What this task involves:
Quote verbatim everything from the line containing "add(body, grown(body, GAP), golden)" down to the line containing "cad_parts[node].hide_render = cad_parts[node].hide_viewport", with both of those lines included and no others.

============

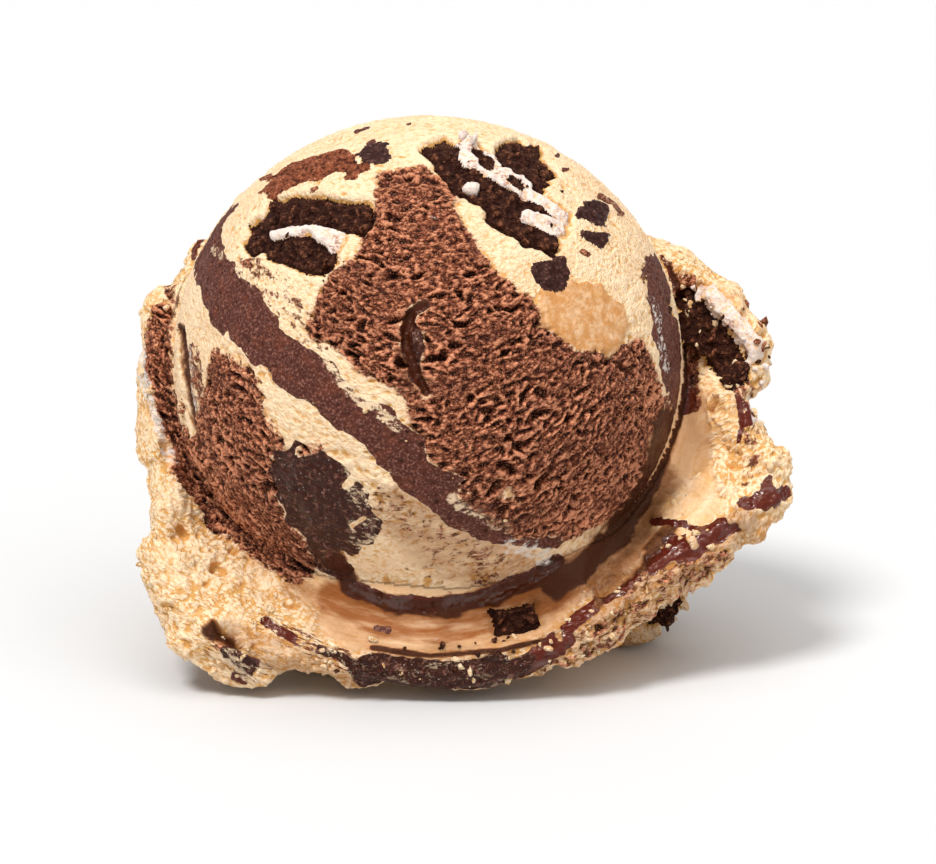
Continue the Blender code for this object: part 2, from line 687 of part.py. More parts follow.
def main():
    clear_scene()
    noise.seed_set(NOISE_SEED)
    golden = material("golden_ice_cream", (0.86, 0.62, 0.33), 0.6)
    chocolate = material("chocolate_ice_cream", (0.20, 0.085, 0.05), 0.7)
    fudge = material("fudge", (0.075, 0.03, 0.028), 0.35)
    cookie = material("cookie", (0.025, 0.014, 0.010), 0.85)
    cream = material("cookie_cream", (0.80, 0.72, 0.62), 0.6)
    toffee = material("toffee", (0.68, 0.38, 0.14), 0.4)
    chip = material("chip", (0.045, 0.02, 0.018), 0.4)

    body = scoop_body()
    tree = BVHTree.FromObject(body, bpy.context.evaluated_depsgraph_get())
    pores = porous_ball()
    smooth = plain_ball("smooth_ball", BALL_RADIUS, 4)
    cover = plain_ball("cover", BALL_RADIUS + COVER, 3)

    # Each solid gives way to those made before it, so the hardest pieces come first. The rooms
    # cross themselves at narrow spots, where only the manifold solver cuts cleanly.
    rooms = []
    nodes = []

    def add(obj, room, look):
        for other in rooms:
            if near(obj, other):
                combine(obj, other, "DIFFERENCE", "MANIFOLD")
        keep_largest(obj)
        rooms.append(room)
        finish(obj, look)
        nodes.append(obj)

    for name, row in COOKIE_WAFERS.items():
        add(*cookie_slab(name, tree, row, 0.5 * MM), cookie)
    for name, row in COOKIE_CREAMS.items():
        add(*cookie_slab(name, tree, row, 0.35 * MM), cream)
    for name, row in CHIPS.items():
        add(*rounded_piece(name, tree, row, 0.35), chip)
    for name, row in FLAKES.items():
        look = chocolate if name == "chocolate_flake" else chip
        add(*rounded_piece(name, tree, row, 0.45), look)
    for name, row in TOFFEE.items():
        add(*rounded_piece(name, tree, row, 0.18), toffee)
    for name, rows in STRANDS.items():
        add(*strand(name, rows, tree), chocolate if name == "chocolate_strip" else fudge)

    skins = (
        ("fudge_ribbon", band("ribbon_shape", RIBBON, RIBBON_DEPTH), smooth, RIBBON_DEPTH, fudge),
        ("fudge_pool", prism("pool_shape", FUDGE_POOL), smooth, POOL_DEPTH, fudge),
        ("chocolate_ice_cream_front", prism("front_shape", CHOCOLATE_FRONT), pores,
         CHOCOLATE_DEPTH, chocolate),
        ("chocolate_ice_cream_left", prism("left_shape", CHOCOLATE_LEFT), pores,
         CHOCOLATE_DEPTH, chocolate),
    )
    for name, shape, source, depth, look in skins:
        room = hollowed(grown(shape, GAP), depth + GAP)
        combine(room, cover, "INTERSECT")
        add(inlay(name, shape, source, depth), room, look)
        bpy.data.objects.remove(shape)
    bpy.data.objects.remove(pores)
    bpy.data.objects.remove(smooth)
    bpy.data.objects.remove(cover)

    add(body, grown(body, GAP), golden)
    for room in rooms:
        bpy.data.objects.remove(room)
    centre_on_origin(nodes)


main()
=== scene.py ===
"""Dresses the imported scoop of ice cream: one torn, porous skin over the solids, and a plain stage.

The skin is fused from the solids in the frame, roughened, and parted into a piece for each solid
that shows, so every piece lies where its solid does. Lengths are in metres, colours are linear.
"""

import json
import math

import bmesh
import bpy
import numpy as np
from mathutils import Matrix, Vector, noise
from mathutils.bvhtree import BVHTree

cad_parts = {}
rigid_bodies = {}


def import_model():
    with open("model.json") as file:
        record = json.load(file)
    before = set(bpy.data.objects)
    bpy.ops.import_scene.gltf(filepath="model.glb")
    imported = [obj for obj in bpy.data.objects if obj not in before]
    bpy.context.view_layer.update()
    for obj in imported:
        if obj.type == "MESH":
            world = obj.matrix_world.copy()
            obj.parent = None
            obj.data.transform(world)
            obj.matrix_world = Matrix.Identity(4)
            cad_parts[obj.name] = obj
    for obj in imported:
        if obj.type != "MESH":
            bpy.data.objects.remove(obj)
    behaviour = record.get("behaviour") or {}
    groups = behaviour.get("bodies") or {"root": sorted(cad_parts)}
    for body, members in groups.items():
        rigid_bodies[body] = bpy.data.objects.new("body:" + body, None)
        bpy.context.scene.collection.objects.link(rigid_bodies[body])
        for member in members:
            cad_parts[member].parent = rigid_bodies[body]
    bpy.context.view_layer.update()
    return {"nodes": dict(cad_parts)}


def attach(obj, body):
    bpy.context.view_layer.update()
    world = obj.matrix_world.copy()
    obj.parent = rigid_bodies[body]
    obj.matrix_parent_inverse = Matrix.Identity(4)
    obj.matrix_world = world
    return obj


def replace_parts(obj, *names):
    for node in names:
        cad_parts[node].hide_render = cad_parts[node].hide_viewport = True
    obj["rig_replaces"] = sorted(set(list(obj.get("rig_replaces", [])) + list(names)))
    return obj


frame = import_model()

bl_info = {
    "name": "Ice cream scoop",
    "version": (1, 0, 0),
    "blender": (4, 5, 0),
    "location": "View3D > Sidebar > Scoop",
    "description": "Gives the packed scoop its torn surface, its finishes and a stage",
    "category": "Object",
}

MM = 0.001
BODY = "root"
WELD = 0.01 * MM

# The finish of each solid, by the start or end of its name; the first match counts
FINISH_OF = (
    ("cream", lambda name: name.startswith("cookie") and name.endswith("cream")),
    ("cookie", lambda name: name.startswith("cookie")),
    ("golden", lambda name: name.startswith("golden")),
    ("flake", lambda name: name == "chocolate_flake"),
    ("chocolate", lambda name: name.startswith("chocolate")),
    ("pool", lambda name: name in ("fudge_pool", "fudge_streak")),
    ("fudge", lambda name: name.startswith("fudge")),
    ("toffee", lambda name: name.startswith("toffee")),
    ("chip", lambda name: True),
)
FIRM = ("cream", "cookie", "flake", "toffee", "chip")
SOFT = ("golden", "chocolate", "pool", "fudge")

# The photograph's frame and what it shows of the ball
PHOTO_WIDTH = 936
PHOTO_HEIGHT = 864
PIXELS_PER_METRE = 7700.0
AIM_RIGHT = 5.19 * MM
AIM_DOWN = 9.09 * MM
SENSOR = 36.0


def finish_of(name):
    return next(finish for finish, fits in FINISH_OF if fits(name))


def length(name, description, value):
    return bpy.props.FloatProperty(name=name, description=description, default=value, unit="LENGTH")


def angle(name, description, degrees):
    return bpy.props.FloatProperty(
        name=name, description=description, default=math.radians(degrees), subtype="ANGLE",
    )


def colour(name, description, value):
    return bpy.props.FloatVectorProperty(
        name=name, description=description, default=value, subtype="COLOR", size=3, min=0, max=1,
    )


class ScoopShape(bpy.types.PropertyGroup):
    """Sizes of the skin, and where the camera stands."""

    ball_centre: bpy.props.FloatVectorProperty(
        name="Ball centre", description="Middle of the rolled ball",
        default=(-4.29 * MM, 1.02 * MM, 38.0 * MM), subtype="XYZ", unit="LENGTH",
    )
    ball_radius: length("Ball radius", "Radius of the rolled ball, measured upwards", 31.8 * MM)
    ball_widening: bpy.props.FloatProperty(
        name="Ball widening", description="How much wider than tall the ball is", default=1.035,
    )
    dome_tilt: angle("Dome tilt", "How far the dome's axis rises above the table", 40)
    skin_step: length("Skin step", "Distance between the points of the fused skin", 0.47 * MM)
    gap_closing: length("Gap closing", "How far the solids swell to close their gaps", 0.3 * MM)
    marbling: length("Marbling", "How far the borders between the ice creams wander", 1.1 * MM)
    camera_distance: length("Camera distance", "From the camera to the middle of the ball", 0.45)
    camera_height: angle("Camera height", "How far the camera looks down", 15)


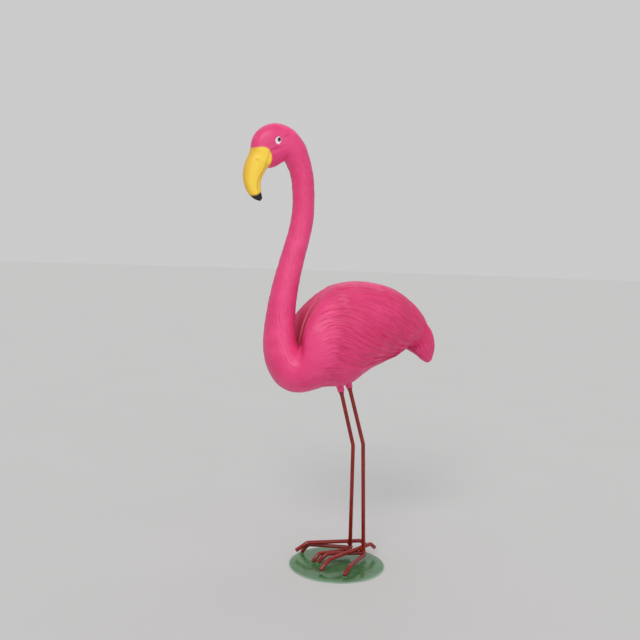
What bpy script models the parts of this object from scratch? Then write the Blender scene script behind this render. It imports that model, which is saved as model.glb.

============

Expected answer:
    add(body, grown(body, GAP), golden)
    for room in rooms:
        bpy.data.objects.remove(room)
    centre_on_origin(nodes)


main()
=== scene.py ===
"""Dresses the imported scoop of ice cream: one torn, porous skin over the solids, and a plain stage.

The skin is fused from the solids in the frame, roughened, and parted into a piece for each solid
that shows, so every piece lies where its solid does. Lengths are in metres, colours are linear.
"""

import json
import math

import bmesh
import bpy
import numpy as np
from mathutils import Matrix, Vector, noise
from mathutils.bvhtree import BVHTree

cad_parts = {}
rigid_bodies = {}


def import_model():
    with open("model.json") as file:
        record = json.load(file)
    before = set(bpy.data.objects)
    bpy.ops.import_scene.gltf(filepath="model.glb")
    imported = [obj for obj in bpy.data.objects if obj not in before]
    bpy.context.view_layer.update()
    for obj in imported:
        if obj.type == "MESH":
            world = obj.matrix_world.copy()
            obj.parent = None
            obj.data.transform(world)
            obj.matrix_world = Matrix.Identity(4)
            cad_parts[obj.name] = obj
    for obj in imported:
        if obj.type != "MESH":
            bpy.data.objects.remove(obj)
    behaviour = record.get("behaviour") or {}
    groups = behaviour.get("bodies") or {"root": sorted(cad_parts)}
    for body, members in groups.items():
        rigid_bodies[body] = bpy.data.objects.new("body:" + body, None)
        bpy.context.scene.collection.objects.link(rigid_bodies[body])
        for member in members:
            cad_parts[member].parent = rigid_bodies[body]
    bpy.context.view_layer.update()
    return {"nodes": dict(cad_parts)}


def attach(obj, body):
    bpy.context.view_layer.update()
    world = obj.matrix_world.copy()
    obj.parent = rigid_bodies[body]
    obj.matrix_parent_inverse = Matrix.Identity(4)
    obj.matrix_world = world
    return obj


def replace_parts(obj, *names):
    for node in names:
        cad_parts[node].hide_render = cad_parts[node].hide_viewport = True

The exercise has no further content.